Both the Bates and the Spring/Worthington measures speak to the need for cities to take a stand in opposition to the recent Immigration and Customs Enforcement raids in which thousands of people have been arrested and deported in a program they’re calling Operation Return to Sender. 

Bates’ resolution says: “Immigrant parents who are victims of ICE raids are being separated from their young children, or equally abhorrent, children are being incarcerated along with their parents” and a Berkeley family’s deportation “is leading to an increased climate of fear and intimidation among Latino families and students.”  

The Spring/Worthington ordinance says that through the Return to Sender program the federal government has “escalated a program of fear and intimidation against the immigrant/minority communities” and states that the “extreme actions by the federal government against the immigrant communities are violations of the International Covenant on Civil and Political Rights as well as several other international treaties ratified by the United States.” 

Both the proposed resolution and ordinance use the same language in concluding: “No department, agency, commission, officer or employee of the city of Berkeley shall use any city funds or resources to assist in the enforcement of federal immigration law or to gather or disseminate information status of individuals in the city of Berkeley unless such assistance is required by federal or state statute, regulation or court decision.”  

In her original draft, Spring proposed that employees who violated the law would be liable for civil action up to $1,000 plus damages and attorneys fees, but after hearing from City Attorney Manuela Albuquerque, Spring backed down.  

“There are likely some labor management meet-and-confer implications of imposing such employee financial or other penalties for violations of city policies,” Albuquerque wrote the councilmember, further saying that a city such as Berkeley, with its city manager form of government, uses resolutions rather than ordinances to create policy.  

“We should not use an ordinance to regulate ourselves,” Albuquerque told the Planet last week. 

Spring did, however, retain some “teeth” in the current draft ordinance, which says that the appropriate city commission “shall review the compliance of he city departments, agencies, commissions and employees with the mandates of this ordinance in particular instances in which there is question of noncompliance….” 

Individuals from both BOCA and AFSCME said they would like the council to pass the ordinance. 

“I support the ordinance.
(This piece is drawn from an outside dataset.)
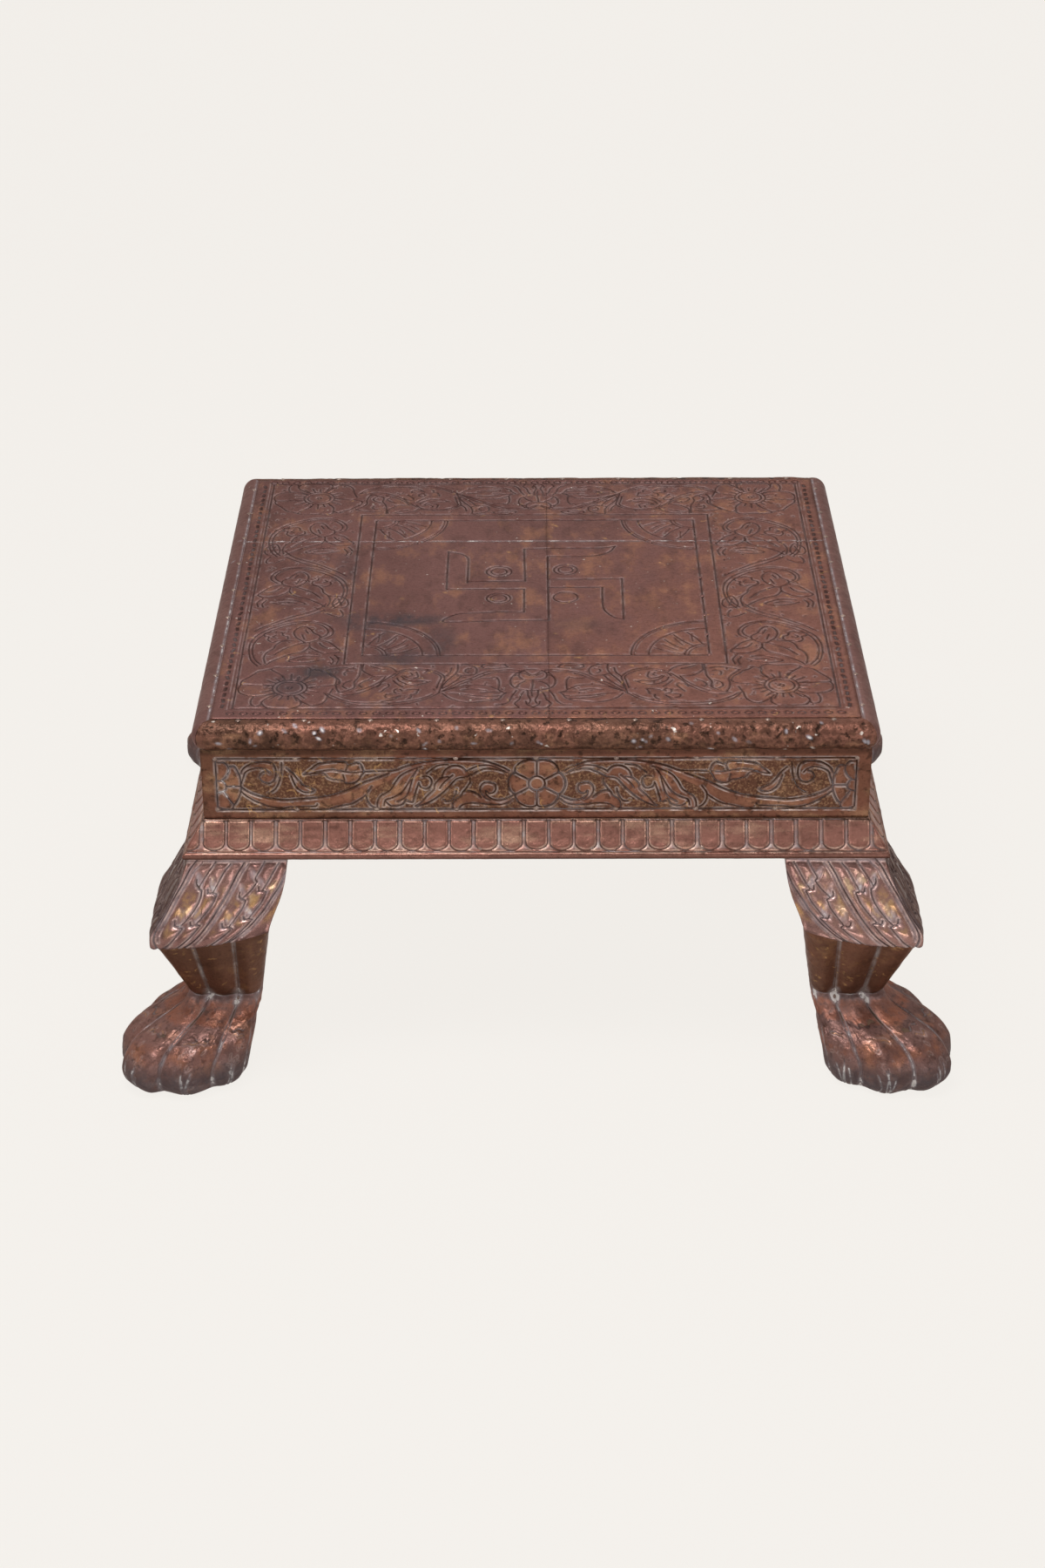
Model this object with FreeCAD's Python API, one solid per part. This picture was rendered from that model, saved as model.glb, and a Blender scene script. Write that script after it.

Because of the horrible situation, I don’t want the city to collaborate with ICE,” said BOCA organizer Belen Palido, calling Bates’ resolution “kind of symbolic.” She said BOCA was going to try to meet with the mayor to ask his support for the ordinance. 

And Seth Newton, lead organizer for AFSCME at UC Berkeley said the union supports the ordinance. “As a union, we support the strongest possible measure.” 

Newton added, “We want to be sure the city respects the rights of all the members of the Berkeley community.” 

Cary Sanders said the main point is for the city to make a strong statement of solidarity with the immigrant community. 

“There’s fear in the community,” she said. 

Tonight at 6:30 p.m., before the 7 p.m. council meeting, BOCA is organizing a rally in front of the Maudelle Shirek Building, 2134 Martin Luther King, Jr. Way to speak out supporting “the civil rights of all of its residents and declaring itself an immigrant sanctuary.”